Alnylam Pharmaceuticals, Inc. has announced that it has obtained rights to RNAi delivery technology developed in the laboratory of Professor Judy Lieberman from the CBR Institute for Biomedical Research, a Harvard Medical School Affiliate.
The in-licensed technology may enable small interfering RNAs - or siRNAs to be targeted with an engineered monoclonal antibody to tumors and other cell types, thereby broadening the scope of Alnylam's delivery technologies for RNAi therapeutics.
The in-licensed technology, which was highlighted in an article published in the journal Nature Biotechnology in 2005, represents another potential approach for delivery of RNAi therapeutics with systemic administration.
"Our work in the area of RNAi demonstrates that antibody fusion proteins could potentially mediate both systemic and cell-type-specific delivery of siRNAs," said Judy Lieberman, M.D., Ph.D., Senior Investigator, CBR Institute for Biomedical Research and Professor of Pediatrics.
"I am very excited to be collaborating with the scientific team at Alnylam, who are leaders in the field of RNAi and in the translation of RNAi science into products."

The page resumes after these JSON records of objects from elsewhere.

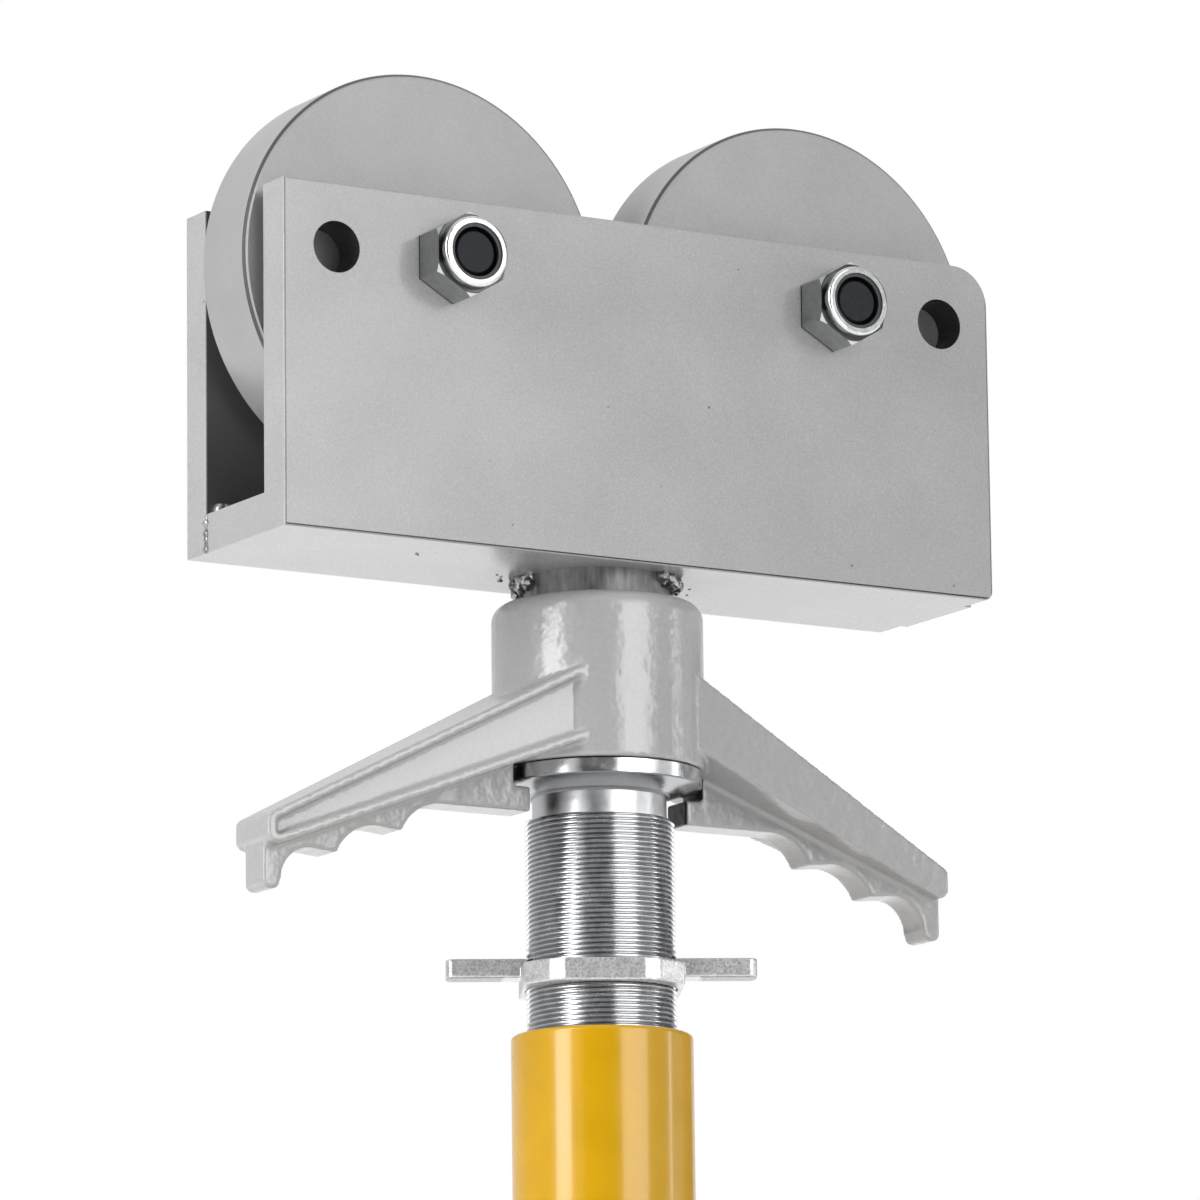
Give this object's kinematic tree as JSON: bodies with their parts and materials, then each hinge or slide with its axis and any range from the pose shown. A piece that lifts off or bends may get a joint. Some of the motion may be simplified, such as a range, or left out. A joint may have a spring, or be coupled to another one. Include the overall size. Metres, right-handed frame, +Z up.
{
  "type": "pipe roller support",
  "caption": "Pipe roller support: a swivelling steel channel with side-by-side rollers, on a hand-turned screw jack with a lock ring in a yellow post tube.",
  "frame": {"origin": "the centre of the post tube's lower end, on the post's axis", "axes": "+Z up the post, +X along the roller frame from the left wheel to the right wheel, -Y towards the side with the lock nuts"},
  "size_m": [0.2726, 0.093, 0.543],
  "materials": {
    "yellow_paint": "satin",
    "bare_steel": "satin",
    "screw_steel": "satin",
    "cast_iron": "matte",
    "frame_steel": "matte",
    "wheel_steel": "satin",
    "weld_bead": "matte",
    "bush_brass": "satin",
    "plated_steel": "satin",
    "black_steel": "satin",
    "nylon": "matte"
  },
  "bodies": {
    "post": {"outer_tube": "yellow_paint", "tube_nut": "bare_steel"},
    "carrier": {"thrust_washer": "bare_steel"},
    "screw": {"jack_screw": "screw_steel", "handle_casting": "cast_iron", "handle_pin": "bare_steel"},
    "ring": {"lock_ring": "cast_iron"},
    "head": {"swivel_stem": "frame_steel", "retaining_ring": "bare_steel", "stem_weld": "weld_bead", "base_plate": "frame_steel", "front_side_plate": "frame_steel", "rear_side_plate": "frame_steel", "frame_welds": "weld_bead", "spacer_washers": "plated_steel", "axle_bolt_left": "black_steel", "axle_bolt_right": "black_steel", "head_washers": "plated_steel", "lock_nuts": "plated_steel", "nut_inserts": "nylon"},
    "wheel_left_body": {"wheel_left": "wheel_steel", "wheel_bush_left": "bush_brass"},
    "wheel_right_body": {"wheel_right": "wheel_steel", "wheel_bush_right": "bush_brass"}
  },
  "joints": [
    {"name": "lift", "type": "slide", "parent": "post", "child": "carrier", "axis": [0, 0, 1], "range_m": [-0.005, 0.075]},
    {"name": "screw_turn", "type": "hinge", "parent": "carrier", "child": "screw", "pos_m": [0, 0, 0.3751], "axis": [0, 0, 1], "range_deg": [-1133, 17007]},
    {"name": "ring_travel", "type": "slide", "parent": "screw", "child": "ring", "axis": [0, 0, 1], "range_m": [-0.008, 0.04]},
    {"name": "swivel", "type": "hinge", "parent": "carrier", "child": "head", "pos_m": [0, 0, 0.3875], "axis": [0, 0, 1], "continuous": true},
    {"name": "wheel_left_spin", "type": "hinge", "parent": "head", "child": "wheel_left_body", "pos_m": [-0.0713, 0, 0.478], "axis": [0, 1, 0], "continuous": true},
    {"name": "wheel_right_spin", "type": "hinge", "parent": "head", "child": "wheel_right_body", "pos_m": [0.0713, 0, 0.478], "axis": [0, 1, 0], "continuous": true}
  ],
  "couplings": [
    {"joint": "lift", "follows": "screw_turn", "m_per_rad": 0.00025266}
  ]
}
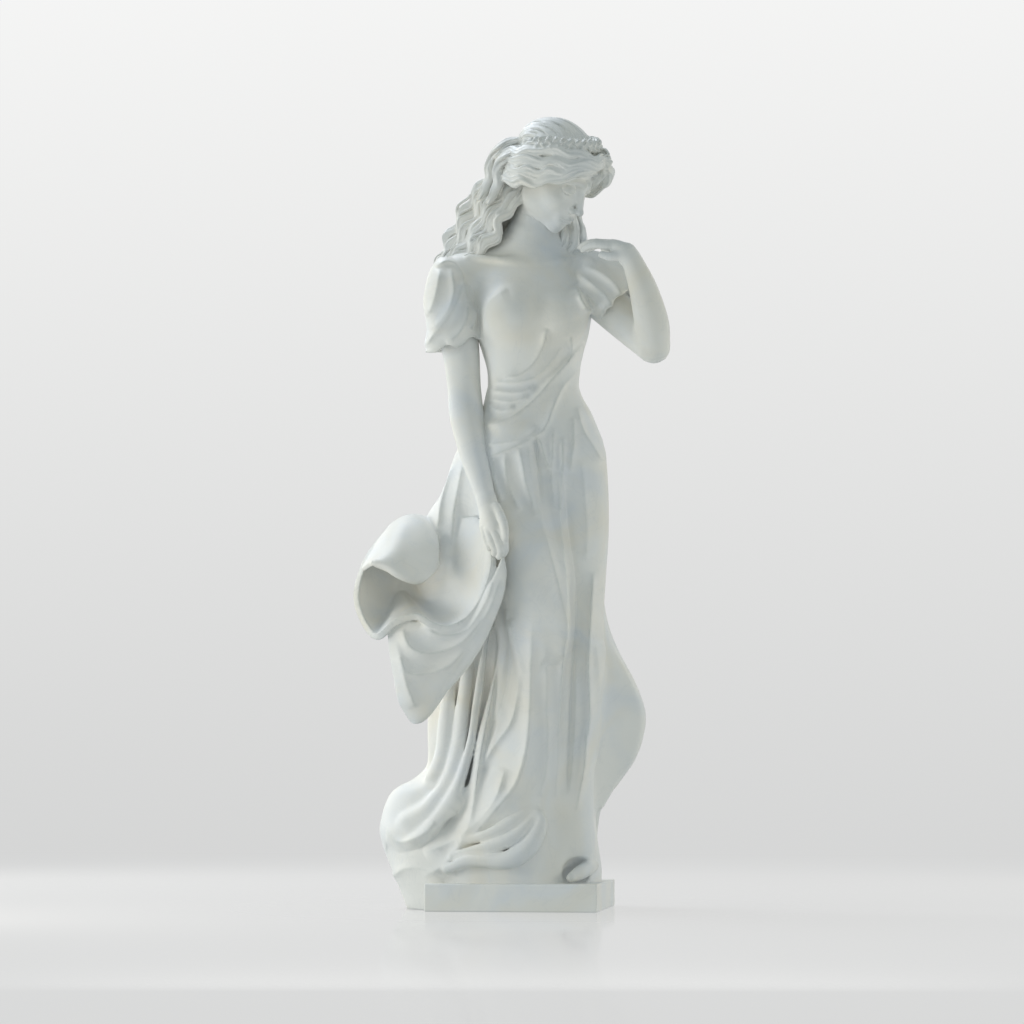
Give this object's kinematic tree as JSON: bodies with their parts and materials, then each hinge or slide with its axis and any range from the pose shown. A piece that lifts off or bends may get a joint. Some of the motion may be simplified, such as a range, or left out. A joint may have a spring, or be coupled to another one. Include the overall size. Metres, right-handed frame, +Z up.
{
  "type": "marble statue",
  "caption": "Draped woman looking down to one side, one hand raised to the shoulder and the other holding out the skirt, on a square plinth.",
  "frame": {"origin": "centre of the square plinth's underside, on the ground", "axes": "+Z up; -Y is the plinth's front face, and the figure is turned about 8 degrees toward +X from it; +X to the viewer's right"},
  "size_m": [0.6635, 0.3994, 1.6874],
  "materials": {
    "marble": "honed white marble"
  },
  "bodies": {
    "root": {"statue": "marble"}
  },
  "joints": []
}
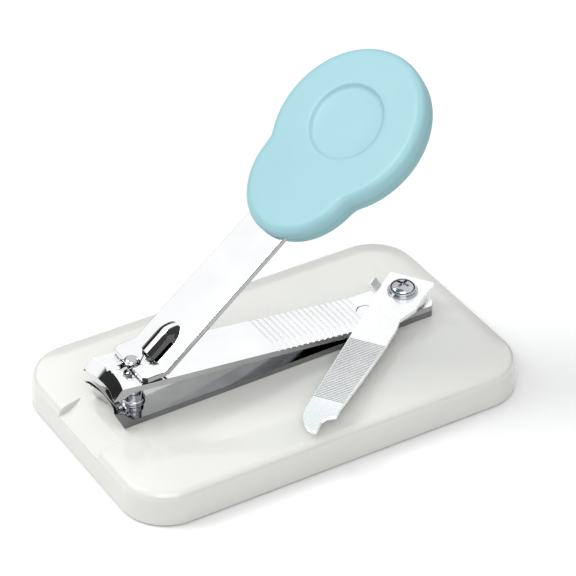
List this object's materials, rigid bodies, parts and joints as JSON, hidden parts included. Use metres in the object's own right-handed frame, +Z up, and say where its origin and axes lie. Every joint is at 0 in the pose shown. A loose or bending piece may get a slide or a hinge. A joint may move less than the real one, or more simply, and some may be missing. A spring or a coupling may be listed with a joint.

"Dr. Lieberman is a world-leading academic researcher in the field of RNAi technology for potential therapeutic applications," said John Maraganore, Ph.D., President and Chief Executive Officer of Alnylam.
"In-licensing this promising approach is part of our overall strategy to build the broadest platform of technology and intellectual property for the development of RNAi therapeutics."
"We believe our internal efforts, combined with access to technology from delivery-platform companies and premier academic labs such as Dr. Lieberman's, will continue to provide Alnylam with the leading capabilities in the field of RNAi."
In addition to this license agreement with CBR Institute, Alnylam recently entered into two relationships providing access to technologies for the systemic delivery of RNAi therapeutics.
The first agreement was with Inex Pharmaceuticals Corporation and provides access to fundamental liposome delivery technology and intellectual property for systemic RNAi therapeutics.
The second agreement was with the Massachusetts Institute of Technology, and provides access to novel liposome technology being developed in the laboratory of Professor Robert S. Langer.
Alnylam also recently announced the publication in Nature of the first demonstration of therapeutic gene silencing in non-human primates with systemic administration of siRNAs using liposomal delivery technology.